Recorded information
________

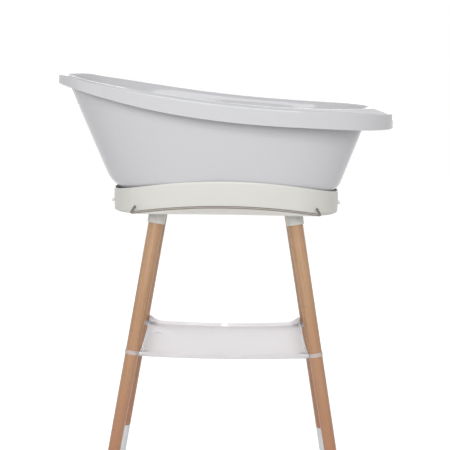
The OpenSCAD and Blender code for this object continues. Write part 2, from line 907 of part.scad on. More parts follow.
// One ring of the spring's tube: around its axis at angle a, moved along the wire by leg
function spring_ring(a, leg) =
    let (
        out = [cos(a), 0, sin(a)],
        rise = spring_pitch * spring_turns * (a / (360 * spring_turns) - 1 / 2),
        run = [-spring_r * sin(a), spring_pitch / (2 * PI), spring_r * cos(a)],
        ahead = run / norm(run),
        side = cross(ahead, out),
        middle = out * spring_r + [0, rise, 0] + ahead * leg
    )
    [
        for (k = [0 : spring_sides - 1])
        middle + (out * cos(360 * k / spring_sides) + side * sin(360 * k / spring_sides)) * spring_wire_d / 2
    ];

module latch_spring() {
    steps = spring_turns * spring_rings;
    last = 360 * spring_turns;
    rings = concat(
        [spring_ring(0, -spring_leg)],
        [for (i = [0 : steps]) spring_ring(last * i / steps, 0)],
        [spring_ring(last, spring_leg)]
    );
    color(STEEL) translate([pin_x, 0, pin_z]) tube(rings);
}

// Carries a piece of the front left corner to the corner with signs s
module to_corner(s) {
    mirror([s[0] > 0 ? 1 : 0, 0, 0])
    mirror([0, s[1] > 0 ? 1 : 0, 0])
    children();
}
module to_corners() {
    for (s = LEG_SIGNS) to_corner(s) children();
}

// Front left leg's frame: origin on the floor, z along the leg, x towards the middle of the stand
module on_leg() {
    translate([-foot_x, -foot_y, 0])
    rotate([0, lean, atan2(lean_y, lean_x)])
    children();
}
function along(z) = z / cos(lean);
function leg_radius(z) = lerp(leg_foot_d, leg_d, z / socket_z) / 2;
function leg_x(z) = foot_x - lean_x * z;
function leg_y(z) = foot_y - lean_y * z;

module bolt_hole() {
    on_leg()
    translate([socket_r + over, 0, along(bolt_z)])
    rotate([0, -90, 0])
    cylinder(d = bolt_d + 2 * screw_gap, h = bolt_reach + over + screw_gap, $fn = small);
}

// Screws that hold a socket's flange, pointing up from the flange's underside
module at_flange_screws() {
    for (a = SIDES) {
        translate([-leg_top_x, -leg_top_y, plate_z - flange_t])
        rotate([0, 0, atan2(lean_y, lean_x) + a * 90])
        translate([socket_screw_r, 0, 0])
        children();
    }
}

module socket() {
    color(APRON_WHITE)
    difference() {
        union() {
            on_leg()
            translate([0, 0, along(socket_z)])
            cylinder(r1 = socket_r, r2 = socket_r + socket_swell, h = along(socket_l) + leg_top_gap, $fn = fine);
            translate([-leg_top_x, -leg_top_y, plate_z - flange_t])
            cylinder(d = flange_d, h = flange_t, $fn = fine);
        }
        translate([-leg_top_x, -leg_top_y, plate_z])
        cylinder(d = 2 * flange_d, h = flange_d, $fn = fine);
        on_leg()
        translate([0, 0, along(socket_z) - over])
        cylinder(d = leg_d + 2 * fit_gap, h = along(leg_end_z - socket_z) + over + fit_gap, $fn = fine);
        bolt_hole();
        at_flange_screws()
        translate([0, 0, -over])
        cylinder(d = socket_screw_d + 2 * screw_gap, h = flange_t + 2 * over, $fn = small);
    }
}

module socket_screws() {
    color(ZINC)
    to_corners() at_flange_screws() {
        cylinder(d = socket_screw_d, h = flange_t + plate_t + socket_screw_d, $fn = small);
        translate([0, 0, -screw_head_h_share * socket_screw_d])
        cylinder(
            d = screw_head_share * socket_screw_d, h = screw_head_h_share * socket_screw_d, $fn = small
        );
        translate([0, 0, flange_t + plate_t])
        cylinder(d = nut_share * socket_screw_d, h = nut_h_share * socket_screw_d, $fn = 6);
    }
}

module leg_bolts() {
    color(ZINC)
    to_corners() on_leg() {
        translate([socket_r + socket_swell / 2, 0, along(bolt_z)])
        rotate([0, -90, 0]) {
            cylinder(d = bolt_d, h = bolt_reach, $fn = small);
            translate([0, 0, -bolt_head_h])
            cylinder(d = bolt_head_d, h = bolt_head_h, $fn = small);
        }
    }
}

module leg() {
    color(BEECH)
    difference() {
        on_leg()
        rotate_extrude($fn = fine)
        polygon([
            [0, along(cap_spigot_z)],
            [cap_spigot_d / 2, along(cap_spigot_z)],
            [cap_spigot_d / 2, along(cap_h)],
            [leg_radius(cap_h), along(cap_h)],
            [leg_d / 2, along(socket_z)],
            [leg_d / 2, along(leg_end_z)],
            [0, along(leg_end_z)]
        ]);
        bolt_hole();
    }
}

module foot_form(low, high) {
    intersection() {
        on_leg()
        translate([0, 0, -leg_foot_d])
        cylinder(
            r1 = leg_radius(-leg_foot_d * cos(lean)), r2 = leg_radius(cap_h),
            h = along(cap_h) + leg_foot_d, $fn = fine
        );
        translate([-foot_x, -foot_y, (low + high) / 2])
        cube([cap_h, cap_h, high - low], center = true);
    }
}

module foot_cap() {
    color(CAP_WHITE)
    difference() {
        foot_form(foot_pad_t, 2 * cap_h);
        on_leg()
        translate([0, 0, along(cap_spigot_z) - fit_gap])
        cylinder(d = cap_spigot_d + 2 * fit_gap, h = along(cap_h), $fn = fine);
    }
}

module foot_pads() {
    color(RUBBER) to_corners() foot_form(0, foot_pad_t);
}

// Outline of the shelf, set inwards: the front bows out and the back bows in
function shelf_side(y, inset) =
    shelf_half - inset + corner_flare * pow(clamp((abs(y) / shelf_front - flare_start_share) / (1 - flare_start_share)), 2);
function shelf_front_y(x, inset) = -shelf_front + inset + front_bow * pow(x / shelf_half, 2);
function shelf_back_y(x, inset) =
    shelf_back - inset + back_bow * pow(x / shelf_half, 2)
    + back_flare * pow(clamp((abs(x) / shelf_half - back_flare_share) / (1 - back_flare_share)), 2);

module shelf_outline(inset) {
    front = [
        for (i = [0 : tray_steps])
        let (x = shelf_side(shelf_front, inset) * (2 * i / tray_steps - 1))
        [x, shelf_front_y(x, inset)]
    ];
    reach = shelf_back_y(shelf_half, inset);
    side = [
        for (i = [1 : tray_steps / 2 - 1])
        let (y = lerp(shelf_front_y(shelf_half, inset), reach, 2 * i / tray_steps))
        [shelf_side(y, inset), y]
    ];
    back = [
        for (i = [0 : tray_steps])
        let (x = shelf_side(reach, inset) * (1 - 2 * i / tray_steps))
        [x, shelf_back_y(x, inset)]
    ];
    polygon(concat(
        front, side, back,
        [for (i = [len(side) - 1 : -1 : 0]) [-side[i][0], side[i][1]]]
    ));
}

// Tongue under a corner of the shelf, along its own x axis
module at_tongue() {
    translate([-leg_x(clip_z), -leg_y(clip_z), shelf_z - tongue_t])
    rotate([0, 0, tongue_angle])
    children();
}

module shelf_tray() {
    color(SHELF_WHITE)
    difference() {
        union() {
            translate([0, 0, shelf_z]) linear_extrude(shelf_t) shelf_outline(0);
            translate([0, 0, shelf_z])
            linear_extrude(shelf_lip_h)
            difference() {
                shelf_outline(0);
                shelf_outline(shelf_lip_t);
            }
            to_corners() at_tongue()
            translate([tongue_l - tongue_w / 2, 0, tongue_t])
            cylinder(d = shelf_boss_d, h = shelf_t + shelf_boss_h, $fn = small);
        }
        translate([-channel_w / 2, -shelf_front + 2 * shelf_lip_t, shelf_z + shelf_t - channel_depth])
        cube([channel_w, 2 * shelf_front, channel_depth + shelf_t]);
        translate([-notch_w / 2, shelf_back / 2, shelf_z + shelf_t])
        cube([notch_w, shelf_front, shelf_lip_h]);
        for (x = SIDES) {
            translate([x * recess_x, recess_y, shelf_z + shelf_t - channel_depth]) {
                translate([-recess_w / 2, -(recess_l - recess_w) / 2, 0])
                cube([recess_w, recess_l - recess_w, channel_depth + over]);
                for (y = SIDES) {
                    translate([0, y * (recess_l - recess_w) / 2, 0])
                    cylinder(d = recess_w, h = channel_depth + over, $fn = fine);
                }
            }
        }
        to_corners() {
            on_leg()
            translate([0, 0, along(clip_z) - 2 * clip_r])
            cylinder(r = clip_r + tray_gap, h = 4 * clip_r, $fn = fine);
            at_tongue()
            translate([tongue_l - tongue_w / 2, 0, 0])
            cylinder(d = shelf_screw_d + 2 * screw_gap, h = tongue_t + shelf_screw_h + screw_gap, $fn = small);
        }
    }
}

module shelf_clip() {
    color(SHELF_WHITE)
    difference() {
        union() {
            on_leg()
            translate([0, 0, along(clip_z) - clip_h / 2])
            cylinder(r = clip_r, h = clip_h, $fn = fine);
            at_tongue() {
                translate([0, -tongue_w / 2, 0]) cube([tongue_l - tongue_w / 2, tongue_w, tongue_t]);
                translate([tongue_l - tongue_w / 2, 0, 0]) cylinder(d = tongue_w, h = tongue_t, $fn = small);
            }
        }
        on_leg()
        translate([0, 0, along(clip_z) - 2 * clip_r])
        cylinder(
            r1 = leg_radius(clip_z - 2 * clip_r * cos(lean)) + fit_gap,
            r2 = leg_radius(clip_z + 2 * clip_r * cos(lean)) + fit_gap,
            h = 4 * clip_r, $fn = fine
        );
        at_tongue()
        translate([tongue_l - tongue_w / 2, 0, -over])
        cylinder(d = shelf_screw_d + 2 * screw_gap, h = tongue_t + 2 * over, $fn = small);
    }
}

module shelf_screws() {
    color(ZINC)
    to_corners() at_tongue()
    translate([tongue_l - tongue_w / 2, 0, 0]) {
        cylinder(d = shelf_screw_d, h = tongue_t + shelf_screw_h, $fn = small);
        translate([0, 0, -screw_head_h_share * shelf_screw_d])
        cylinder(
            d = screw_head_share * shelf_screw_d, h = screw_head_h_share * shelf_screw_d, $fn = small
        );
    }
}

tub_shell();
tub_catches();
drain_outlet();
drain_seal();
drain_nut();
drain_plug();
plug_seal();
apron();
base_frame();
support_pads();
apron_screws();
towel_rail();
rail_nuts();
mirror([1, 0, 0]) color(APRON_WHITE) latch_form();  // latch_left
color(APRON_WHITE) latch_form();  // latch_right
mirror([1, 0, 0]) latch_pin();  // latch_pin_left
latch_pin();  // latch_pin_right
mirror([1, 0, 0]) latch_spring();  // latch_spring_left
latch_spring();  // latch_spring_right
to_corner([-1, -1]) socket();  // socket_front_left
to_corner([1, -1]) socket();  // socket_front_right
to_corner([-1, 1]) socket();  // socket_back_left
to_corner([1, 1]) socket();  // socket_back_right
socket_screws();
leg_bolts();
to_corner([-1, -1]) leg();  // leg_front_left
to_corner([1, -1]) leg();  // leg_front_right
to_corner([-1, 1]) leg();  // leg_back_left
to_corner([1, 1]) leg();  // leg_back_right
to_corner([-1, -1]) foot_cap();  // foot_cap_front_left
to_corner([1, -1]) foot_cap();  // foot_cap_front_right
to_corner([-1, 1]) foot_cap();  // foot_cap_back_left
to_corner([1, 1]) foot_cap();  // foot_cap_back_right
foot_pads();
shelf_tray();
to_corner([-1, -1]) shelf_clip();  // shelf_clip_front_left
to_corner([1, -1]) shelf_clip();  // shelf_clip_front_right
to_corner([-1, 1]) shelf_clip();  // shelf_clip_back_left
to_corner([1, 1]) shelf_clip();  // shelf_clip_back_right
shelf_screws();
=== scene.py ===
import json
from math import asin, atan2, cos, hypot, pi, radians, sin, sqrt

import bmesh
import bpy
from bpy.props import FloatProperty, FloatVectorProperty, IntProperty, PointerProperty
from mathutils import Matrix, Vector


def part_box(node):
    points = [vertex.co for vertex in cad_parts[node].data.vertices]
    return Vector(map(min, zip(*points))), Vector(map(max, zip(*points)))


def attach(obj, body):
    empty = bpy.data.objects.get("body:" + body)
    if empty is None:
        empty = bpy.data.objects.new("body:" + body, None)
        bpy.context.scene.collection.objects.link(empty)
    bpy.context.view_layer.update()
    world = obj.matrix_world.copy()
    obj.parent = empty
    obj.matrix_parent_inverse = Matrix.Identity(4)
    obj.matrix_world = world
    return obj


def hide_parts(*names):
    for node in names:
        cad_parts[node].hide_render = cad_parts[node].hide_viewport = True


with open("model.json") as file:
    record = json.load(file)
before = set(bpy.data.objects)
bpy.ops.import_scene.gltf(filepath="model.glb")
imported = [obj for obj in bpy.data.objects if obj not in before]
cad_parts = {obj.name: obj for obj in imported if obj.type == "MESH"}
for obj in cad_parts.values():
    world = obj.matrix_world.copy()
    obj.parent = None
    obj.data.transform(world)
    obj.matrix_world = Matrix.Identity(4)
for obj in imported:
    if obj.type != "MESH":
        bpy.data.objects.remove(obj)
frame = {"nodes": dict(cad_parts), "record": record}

bl_info = {
    "name": "Baby bathtub with stand",
    "version": (1, 0, 0),
    "blender": (4, 5, 0),
    "location": "3D View > Sidebar > Baby bath",
    "description": "Builds the moulded tub, its wooden stand and the studio around them",
    "category": "Add Mesh",
}

MM = 0.001
# Signs along and across the tub
CORNERS = {"front_left": (-1, -1), "front_right": (1, -1), "back_left": (-1, 1), "back_right": (1, 1)}
SIDES = {"left": -1, "right": 1}
TUB_LOW, TUB_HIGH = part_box("tub_shell")
APRON_LOW, APRON_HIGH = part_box("apron")
RAIL_LOW, RAIL_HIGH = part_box("towel_rail")
TRAY_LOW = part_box("shelf_tray")[0]
OUTLET_LOW, OUTLET_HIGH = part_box("drain_outlet")
# Sockets of a Mix node that mixes two colours
SHARE, FIRST, SECOND, MIXED = 0, 6, 7, 2


def linear(hex_colour):
    """Turns an sRGB hex colour such as "#d1d1d3" into Blender's linear colour."""
    shares = [int(hex_colour[i:i + 2], 16) / 255 for i in (1, 3, 5)]
    return [s / 12.92 if s <= 0.04045 else ((s + 0.055) / 1.055) ** 2.4 for s in shares] + [1.0]


def size(name, description, millimetres):
    """A length property, written in millimetres and held in metres."""
    return FloatProperty(
        name=name, description=description, default=millimetres * MM, min=0.0,
        unit="LENGTH", precision=4,
    )


def share(name, description, value):
    """A share from 0 to 1."""
    return FloatProperty(name=name, description=description, default=value, subtype="FACTOR")


def number(name, description, value, unit="NONE"):
    """A plain number, or one in the unit named: watts, radians or a lens's millimetres."""
    return FloatProperty(name=name, description=description, default=value, unit=unit)


def colour(name, description, hex_colour):
    """A colour, written as an sRGB hex value and held as a linear one."""
    return FloatVectorProperty(
        name=name, description=description, default=linear(hex_colour), size=4,
        subtype="COLOR", min=0.0, max=1.0,
    )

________

Reproduce verbatim only this range: the first line of the material through the line that contains "function leg_y(z) = foot_y - lean_y * z;", inclusive.

Solution below
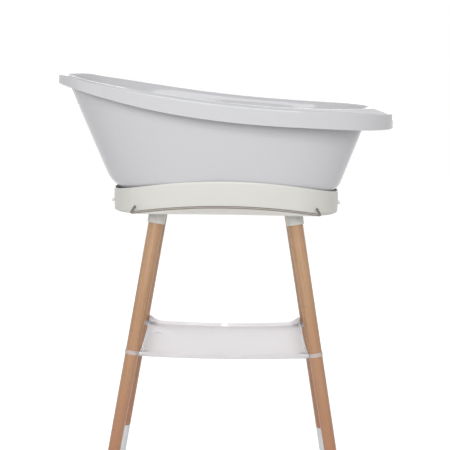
The OpenSCAD and Blender code for this object continues. Write part 2, from line 907 of part.scad on. More parts follow.
// One ring of the spring's tube: around its axis at angle a, moved along the wire by leg
function spring_ring(a, leg) =
    let (
        out = [cos(a), 0, sin(a)],
        rise = spring_pitch * spring_turns * (a / (360 * spring_turns) - 1 / 2),
        run = [-spring_r * sin(a), spring_pitch / (2 * PI), spring_r * cos(a)],
        ahead = run / norm(run),
        side = cross(ahead, out),
        middle = out * spring_r + [0, rise, 0] + ahead * leg
    )
    [
        for (k = [0 : spring_sides - 1])
        middle + (out * cos(360 * k / spring_sides) + side * sin(360 * k / spring_sides)) * spring_wire_d / 2
    ];

module latch_spring() {
    steps = spring_turns * spring_rings;
    last = 360 * spring_turns;
    rings = concat(
        [spring_ring(0, -spring_leg)],
        [for (i = [0 : steps]) spring_ring(last * i / steps, 0)],
        [spring_ring(last, spring_leg)]
    );
    color(STEEL) translate([pin_x, 0, pin_z]) tube(rings);
}

// Carries a piece of the front left corner to the corner with signs s
module to_corner(s) {
    mirror([s[0] > 0 ? 1 : 0, 0, 0])
    mirror([0, s[1] > 0 ? 1 : 0, 0])
    children();
}
module to_corners() {
    for (s = LEG_SIGNS) to_corner(s) children();
}

// Front left leg's frame: origin on the floor, z along the leg, x towards the middle of the stand
module on_leg() {
    translate([-foot_x, -foot_y, 0])
    rotate([0, lean, atan2(lean_y, lean_x)])
    children();
}
function along(z) = z / cos(lean);
function leg_radius(z) = lerp(leg_foot_d, leg_d, z / socket_z) / 2;
function leg_x(z) = foot_x - lean_x * z;
function leg_y(z) = foot_y - lean_y * z;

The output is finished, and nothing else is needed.